10 Policy Lifecycle #
| Phase | Description | Tool |
|---|---|---|
| Draft | Authored, awaiting peer review | Git branch |
| Approved | CAB or EA Ops sign-off | Merge → main |
| Active | Deployed & monitored | Logic App / API Mgmt |
| Suspended | Temporarily off | Policy dashboard |
| Retired | Archived, immutable record | Blob archive |
Policies evolve like software—not documents.
11 Monitoring & Feedback #
Dashboards track:
- Policy coverage % of systems.
- Trigger frequency by domain.
- Mean time to resolve (automated vs manual).
- False positive ratio.
EA Ops reviews these metrics quarterly to adjust thresholds and retire obsolete rules.
12 Best Practices #
✅ Use plain language titles: “Prevent Unlabeled PII Storage.”
✅ Include business impact field (“saves $50K / yr in cloud cost”).
✅ Version policies like code.
✅ Always test before trust.
✅ Link each policy to an owner node in the graph for accountability.

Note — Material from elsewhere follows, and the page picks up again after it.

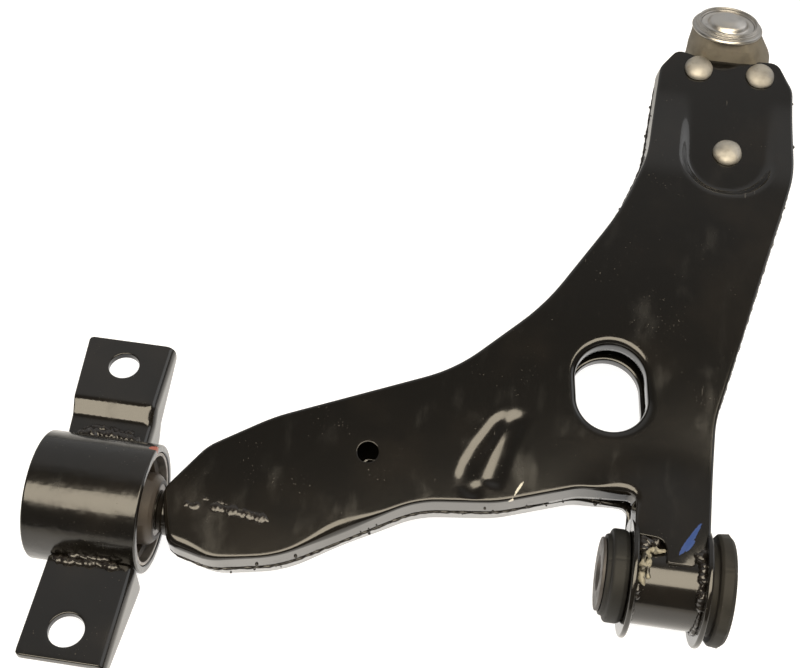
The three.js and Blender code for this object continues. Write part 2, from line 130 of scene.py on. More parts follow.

13 Example Policy Library Snapshot #
| ID | Intent | Severity | Action | Owner |
|---|---|---|---|---|
policy_cost_guard | Prevent budget overshoot | High | Logic App pause | FinOps |
policy_sla_watch | Maintain SLA ≥ 95 % | Medium | Notify Ops | EA Ops |
policy_data_label | Enforce Confidential tag | High | Apply label | Data Governance |
policy_orphan_app | Detect unowned apps | Medium | Create ticket | ITSM |
policy_risk_drift | Cap risk score increase < 10 % | Low | Log alert | Security |
14 KPIs for Policy Governance #
| KPI | Target | Meaning |
|---|---|---|
| Policy Coverage | ≥ 85 % systems governed | Maturity |
| Approval Turnaround | ≤ 3 days | Efficiency |
| False Trigger Rate | ≤ 5 % | Precision |
| Rollback Rate | ≤ 2 % | Reliability |
| Active Policy Ratio | ≥ 70 % vs retired | Relevance |
15 Cultural Guidelines #
- Start small – pilot 10 policies first.
- Treat policies as collaboration between architects and operators.
- Encourage feedback from executors to authors.
- Celebrate prevented incidents as success metrics.
Governance becomes a shared craft, not enforcement.
16 Takeaway #
Policies are architecture expressed as code.
When rules are transparent, measurable, and adaptive, autonomy feels safe instead of risky.